5) Reconfigure all 3 servers to use LDAP authentication.

6) Create two new VMs, again unattendedly, which will then be Postgresql VMs. Use pgpool-II to set up master/master replication between them. Export the database from your Spacewalk server and import it into the new pgsql cluster. Reconfigure your Spacewalk instance to run off of that server.

7) Set up a Puppet Master. Plug it into the Spacewalk server for identifying the inventory it will need to work with. (Cheat and use ansible for deployment purposes, again plugging into the Spacewalk server.)

8 Deploy another VM. Install iscsitgt and nfs-kernel-server on it. Export a LUN and an NFS share.

9) Deploy another VM. Install bakula on it, using the postgresql cluster to store its database. Register each machine on it, storing to flatfile. Store the bakula VM's image on the iscsi LUN, and every other machine on the NFS share.

10) Deploy two more VMs. These will have httpd (Apache2) on them. Leave essentially default for now.

11) Deploy two more VMs. These will have tomcat on them. Use JBoss Cache to replicate the session caches between them. Use the httpd servers as the frontends for this. The application you will run is JBoss Wiki.

12) You guessed right, deploy another VM. This will do iptables-based NAT/round-robin loadbalancing between the two httpd servers.

13) Deploy another VM. On this VM, install postfix. Set it up to use a gmail account to allow you to have it send emails, and receive messages only from your internal network.

14) Deploy another VM. On this VM, set up a Nagios server. Have it use snmp to monitor the communication state of every relevant service involved above. This means doing a "is the right port open" check, and a "I got the right kind of response" check and "We still have filesystem space free" check.

15) Deploy another VM. On this VM, set up a syslog daemon to listen to every other server's input. Reconfigure each other server to send their logging output to various files on the syslog server. (For extra credit, set up logstash or kibana or greylog to parse those logs.)

16) Document every last step you did in getting to this point in your brand new Wiki.

17) Now go back and create Puppet Manifests to ensure that every last one of these machines is authenticating to the LDAP servers, registered to the Spacewalk server, and backed up by the bakula server.

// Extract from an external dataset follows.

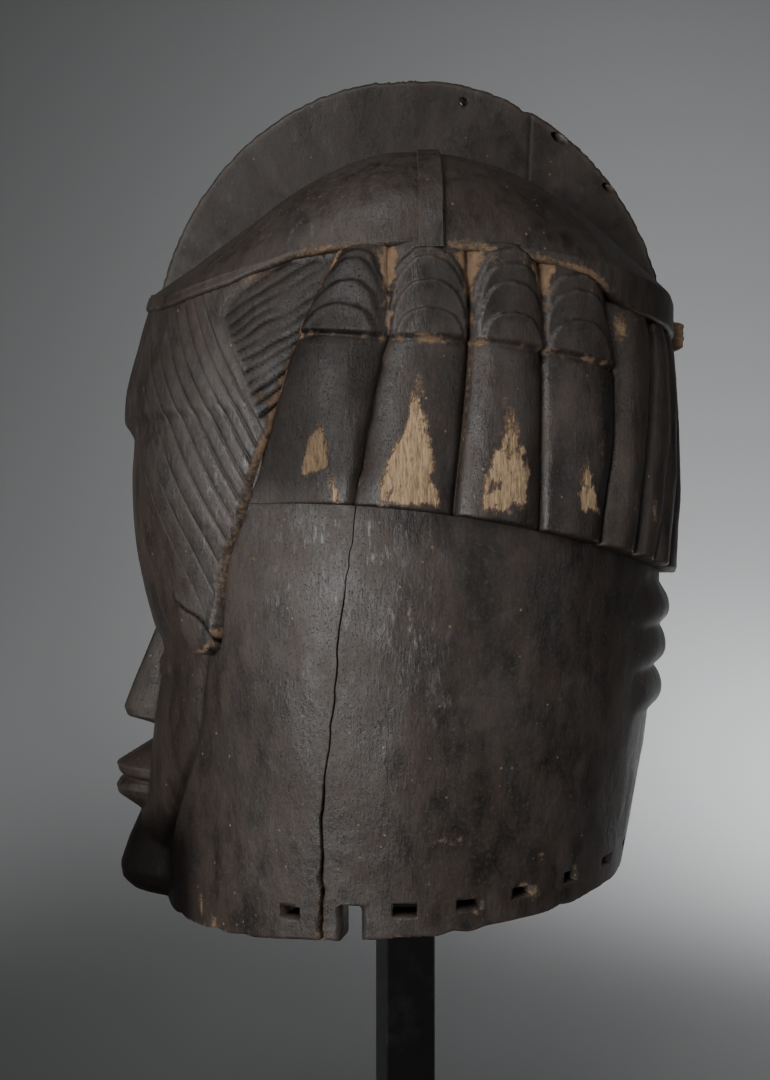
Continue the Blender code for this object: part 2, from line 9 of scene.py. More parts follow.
import logging
import math
from dataclasses import dataclass, field
from enum import Enum

import bmesh
import bpy
import numpy as np
from mathutils import Matrix, Vector


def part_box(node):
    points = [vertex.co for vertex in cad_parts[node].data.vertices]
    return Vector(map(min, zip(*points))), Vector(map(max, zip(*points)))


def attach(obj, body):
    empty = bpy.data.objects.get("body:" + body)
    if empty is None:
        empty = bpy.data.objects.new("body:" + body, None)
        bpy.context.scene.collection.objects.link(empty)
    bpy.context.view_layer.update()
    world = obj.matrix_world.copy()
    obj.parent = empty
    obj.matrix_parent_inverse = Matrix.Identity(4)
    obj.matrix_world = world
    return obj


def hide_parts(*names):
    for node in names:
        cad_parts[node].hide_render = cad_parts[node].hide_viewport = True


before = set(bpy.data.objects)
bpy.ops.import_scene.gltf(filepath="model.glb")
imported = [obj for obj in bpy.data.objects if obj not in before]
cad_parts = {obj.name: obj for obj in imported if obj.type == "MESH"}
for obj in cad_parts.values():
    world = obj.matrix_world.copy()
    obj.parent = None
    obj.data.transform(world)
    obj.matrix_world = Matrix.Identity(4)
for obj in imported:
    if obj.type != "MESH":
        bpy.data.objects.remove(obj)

Array = np.ndarray
Table = tuple[tuple[float, ...], ...]
Colour = tuple[float, float, float]
Point = tuple[float, float, float]
Faces = list[tuple[int, ...]]
Thing = bpy.types.Object
Finish = bpy.types.Material
Socket = bpy.types.NodeSocket
Tree = bpy.types.GeometryNodeTree
LOG = logging.getLogger("helmet mask")

ROOT_BODY = "root"
MASK_NODE = "helmet_mask"
MASK_UNITS = 410.0


class Side(Enum):
    """Side of the head, with the sign of its angles."""

    NEAR = 1
    FAR = -1


class Slot(Enum):
    """Material slots of the record."""

    DARK_WOOD = "dark_wood"
    PEG_WOOD = "peg_wood"
    DARK_FELT = "dark_felt"
    BLACK_PAINT = "black_paint"


class Channel(Enum):
    """Vertex attributes that tell a finish where the surface is worn, dusty or bare, where painted shade
    darkens it in its crack, grooves, creases and elsewhere, and where its scratches carry a painted
    highlight.
    """

    DUST = "dust"
    BARE = "bare"
    WEAR = "wear"
    # painted shade: darkens the colour to near black and dulls the reflection
    DEEP = "deep"
    # pale scratches, partly real and partly a painted highlight
    SCUFF = "scuff"
    BROWN = "brown"


def smooth_step(value: Array) -> Array:
    """Ease from 0 to 1 as a value goes from 0 to 1."""
    value = np.clip(value, 0.0, 1.0)
    return value * value * (3.0 - 2.0 * value)


def rising(value: Array, start: float, run: float) -> Array:
    """Ease from 0 to 1 as a value goes up over a run from its start."""
    return smooth_step((value - start) / run)


def falling(value: Array, start: float, run: float) -> Array:
    """Ease from 0 to 1 as a value goes down over a run from its start."""
    return smooth_step((start - value) / run)


def bell(value: Array) -> Array:
    """Rounded bump: 1 where a value is 0, and down to 0 on both sides."""
    return np.exp(-(value**2))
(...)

18 Now go back, reference your documents, and set up a Puppet Razor profile that hooks into each of these things to allow you to recreate, from scratch, each individual server.

19) Destroy every secondary machine you've created and use the above profile to recreate them, joining them to the clusters as needed.

20) Bonus exercise: create three more VMs. A CentOS 5, 6, and 7 machine. On each of these machines, set them up to allow you to create custom RPMs and import them into the Spacewalk server instance. Ensure your Puppet configurations work for all three and produce like-for-like behaviors.


Do these things and you will be fully exposed to every aspect of Linux Enterprise systems administration. Do them well and you will have the technical expertise required to seek "Senior" roles. If you go whole-hog crash-course full-time it with no other means of income, I would expect it would take between 3 and 6 months to go from "I think I'm good with computers" to achieving all of these -- assuming you're not afraid of IRC and google (and have neither friends nor family ...)."